What is needed → Your task is to repeat the listing exactly.

Recorded information →
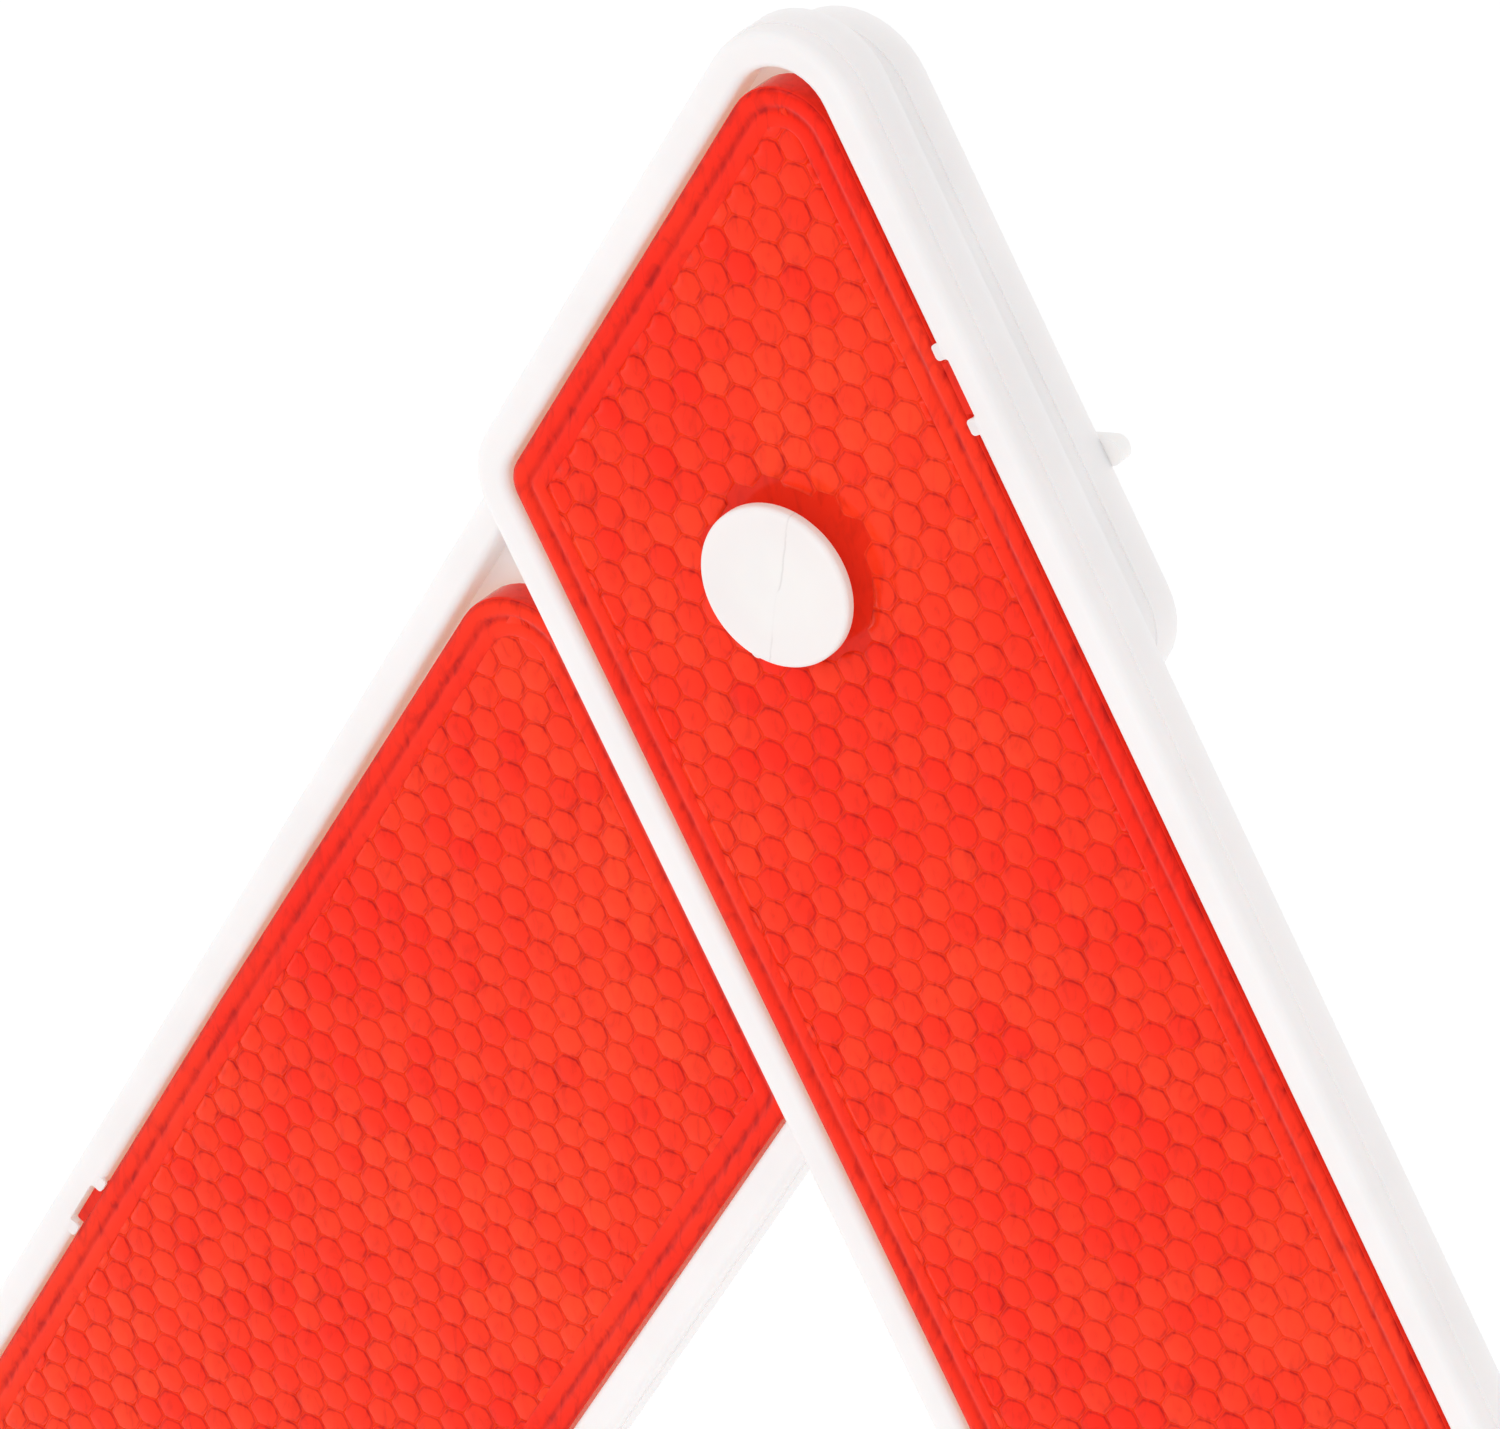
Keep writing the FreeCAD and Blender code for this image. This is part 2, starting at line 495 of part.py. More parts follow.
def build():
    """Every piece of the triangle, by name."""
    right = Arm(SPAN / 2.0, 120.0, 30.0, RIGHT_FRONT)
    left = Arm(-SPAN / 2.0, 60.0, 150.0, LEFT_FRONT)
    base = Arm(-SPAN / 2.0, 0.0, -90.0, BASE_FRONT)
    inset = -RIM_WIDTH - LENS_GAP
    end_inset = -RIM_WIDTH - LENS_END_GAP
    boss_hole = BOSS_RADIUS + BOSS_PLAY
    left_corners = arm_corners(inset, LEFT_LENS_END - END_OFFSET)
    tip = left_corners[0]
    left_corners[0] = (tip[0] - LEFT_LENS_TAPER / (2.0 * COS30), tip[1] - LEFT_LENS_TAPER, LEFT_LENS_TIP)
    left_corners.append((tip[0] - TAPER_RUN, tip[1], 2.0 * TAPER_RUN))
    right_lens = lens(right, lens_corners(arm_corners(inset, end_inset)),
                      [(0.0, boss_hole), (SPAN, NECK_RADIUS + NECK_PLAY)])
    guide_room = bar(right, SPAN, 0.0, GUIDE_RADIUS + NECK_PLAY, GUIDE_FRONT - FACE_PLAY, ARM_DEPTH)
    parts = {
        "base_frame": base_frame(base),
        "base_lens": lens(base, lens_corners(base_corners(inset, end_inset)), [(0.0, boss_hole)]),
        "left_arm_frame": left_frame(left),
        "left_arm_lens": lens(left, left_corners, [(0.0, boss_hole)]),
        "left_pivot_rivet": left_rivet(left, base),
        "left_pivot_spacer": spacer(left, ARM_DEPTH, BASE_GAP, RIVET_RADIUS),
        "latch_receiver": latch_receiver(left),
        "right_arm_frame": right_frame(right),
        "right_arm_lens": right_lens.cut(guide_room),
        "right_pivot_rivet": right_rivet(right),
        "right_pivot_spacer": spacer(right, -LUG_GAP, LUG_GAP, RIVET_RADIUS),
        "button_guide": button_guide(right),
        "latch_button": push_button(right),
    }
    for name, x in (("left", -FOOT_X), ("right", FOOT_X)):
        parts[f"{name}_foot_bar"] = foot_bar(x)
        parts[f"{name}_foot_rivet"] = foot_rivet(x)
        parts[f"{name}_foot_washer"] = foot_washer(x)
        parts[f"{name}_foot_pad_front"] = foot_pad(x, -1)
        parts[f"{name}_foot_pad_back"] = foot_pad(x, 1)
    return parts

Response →
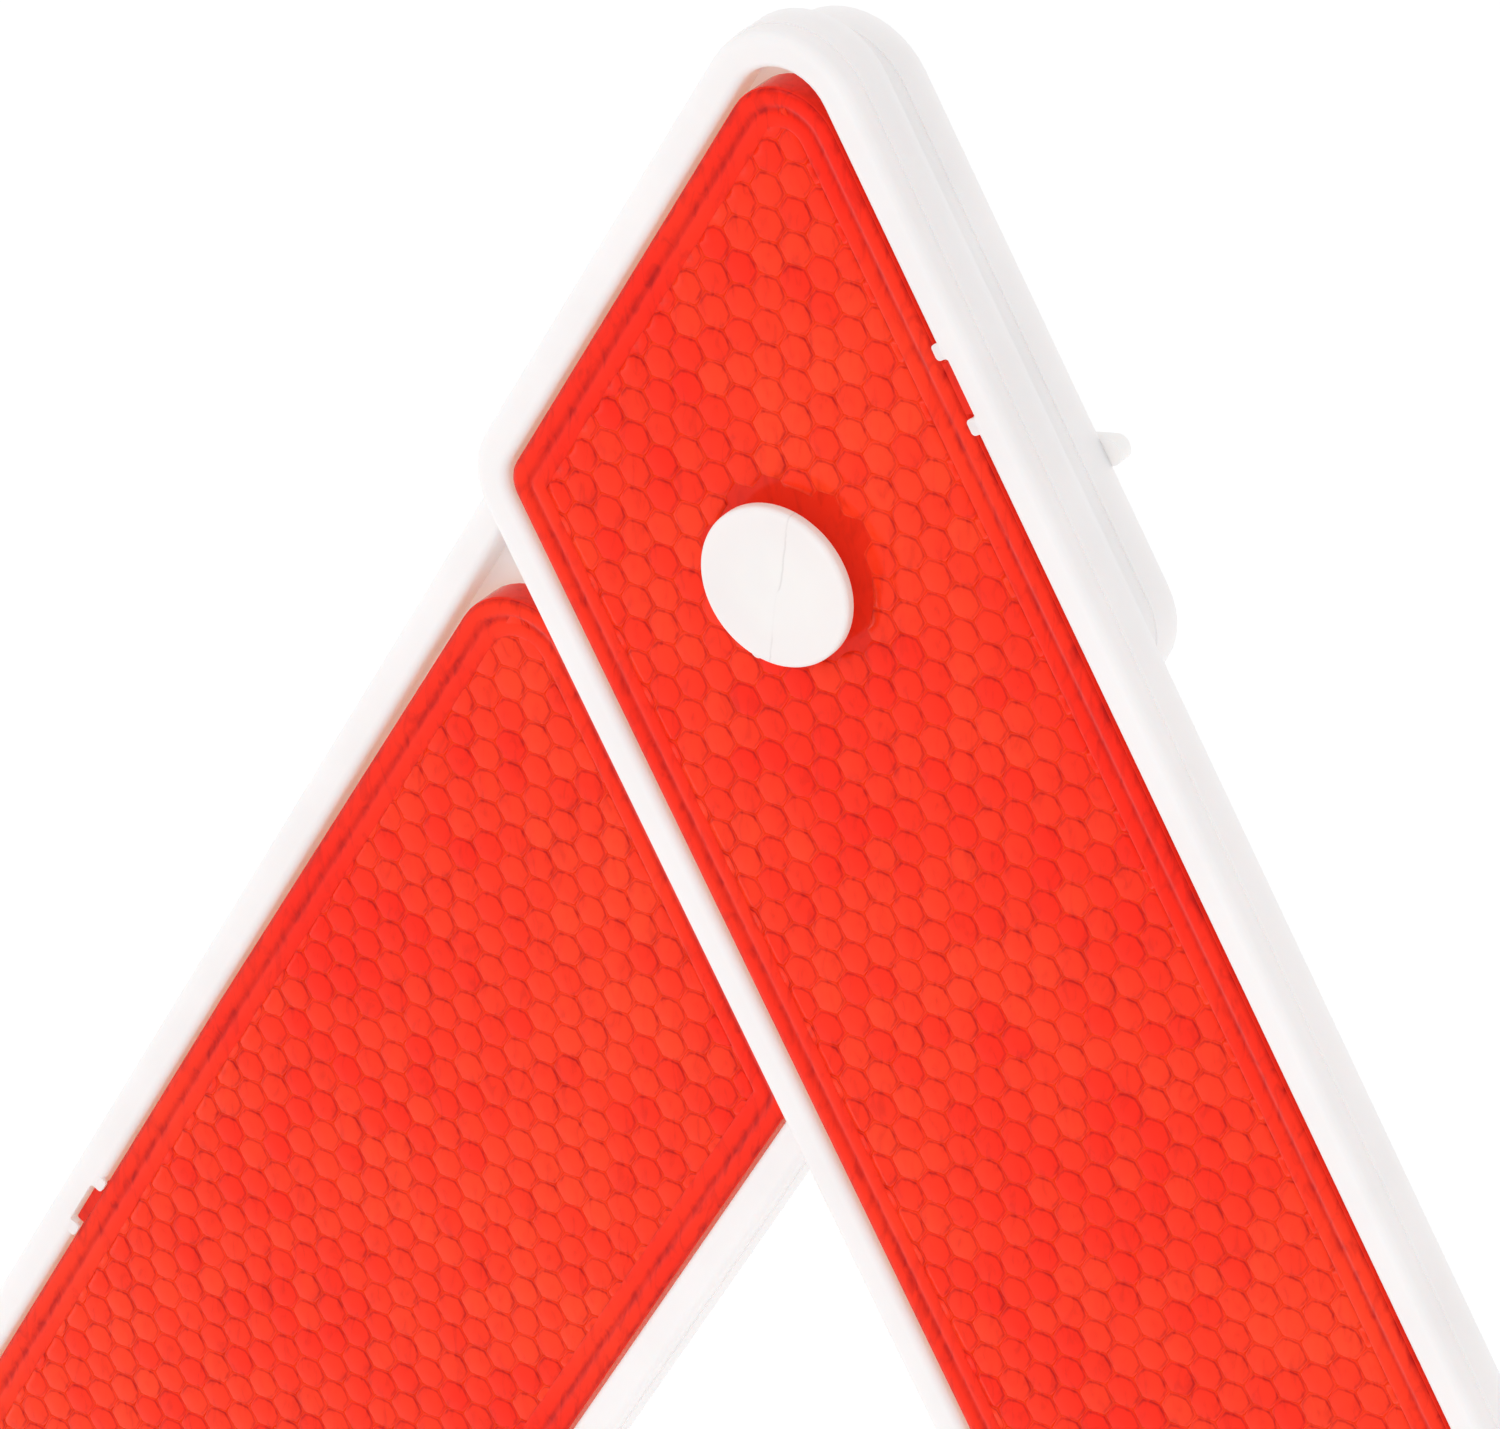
Keep writing the FreeCAD and Blender code for this image. This is part 2, starting at line 495 of part.py. More parts follow.
def build():
    """Every piece of the triangle, by name."""
    right = Arm(SPAN / 2.0, 120.0, 30.0, RIGHT_FRONT)
    left = Arm(-SPAN / 2.0, 60.0, 150.0, LEFT_FRONT)
    base = Arm(-SPAN / 2.0, 0.0, -90.0, BASE_FRONT)
    inset = -RIM_WIDTH - LENS_GAP
    end_inset = -RIM_WIDTH - LENS_END_GAP
    boss_hole = BOSS_RADIUS + BOSS_PLAY
    left_corners = arm_corners(inset, LEFT_LENS_END - END_OFFSET)
    tip = left_corners[0]
    left_corners[0] = (tip[0] - LEFT_LENS_TAPER / (2.0 * COS30), tip[1] - LEFT_LENS_TAPER, LEFT_LENS_TIP)
    left_corners.append((tip[0] - TAPER_RUN, tip[1], 2.0 * TAPER_RUN))
    right_lens = lens(right, lens_corners(arm_corners(inset, end_inset)),
                      [(0.0, boss_hole), (SPAN, NECK_RADIUS + NECK_PLAY)])
    guide_room = bar(right, SPAN, 0.0, GUIDE_RADIUS + NECK_PLAY, GUIDE_FRONT - FACE_PLAY, ARM_DEPTH)
    parts = {
        "base_frame": base_frame(base),
        "base_lens": lens(base, lens_corners(base_corners(inset, end_inset)), [(0.0, boss_hole)]),
        "left_arm_frame": left_frame(left),
        "left_arm_lens": lens(left, left_corners, [(0.0, boss_hole)]),
        "left_pivot_rivet": left_rivet(left, base),
        "left_pivot_spacer": spacer(left, ARM_DEPTH, BASE_GAP, RIVET_RADIUS),
        "latch_receiver": latch_receiver(left),
        "right_arm_frame": right_frame(right),
        "right_arm_lens": right_lens.cut(guide_room),
        "right_pivot_rivet": right_rivet(right),
        "right_pivot_spacer": spacer(right, -LUG_GAP, LUG_GAP, RIVET_RADIUS),
        "button_guide": button_guide(right),
        "latch_button": push_button(right),
    }
    for name, x in (("left", -FOOT_X), ("right", FOOT_X)):
        parts[f"{name}_foot_bar"] = foot_bar(x)
        parts[f"{name}_foot_rivet"] = foot_rivet(x)
        parts[f"{name}_foot_washer"] = foot_washer(x)
        parts[f"{name}_foot_pad_front"] = foot_pad(x, -1)
        parts[f"{name}_foot_pad_back"] = foot_pad(x, 1)
    return parts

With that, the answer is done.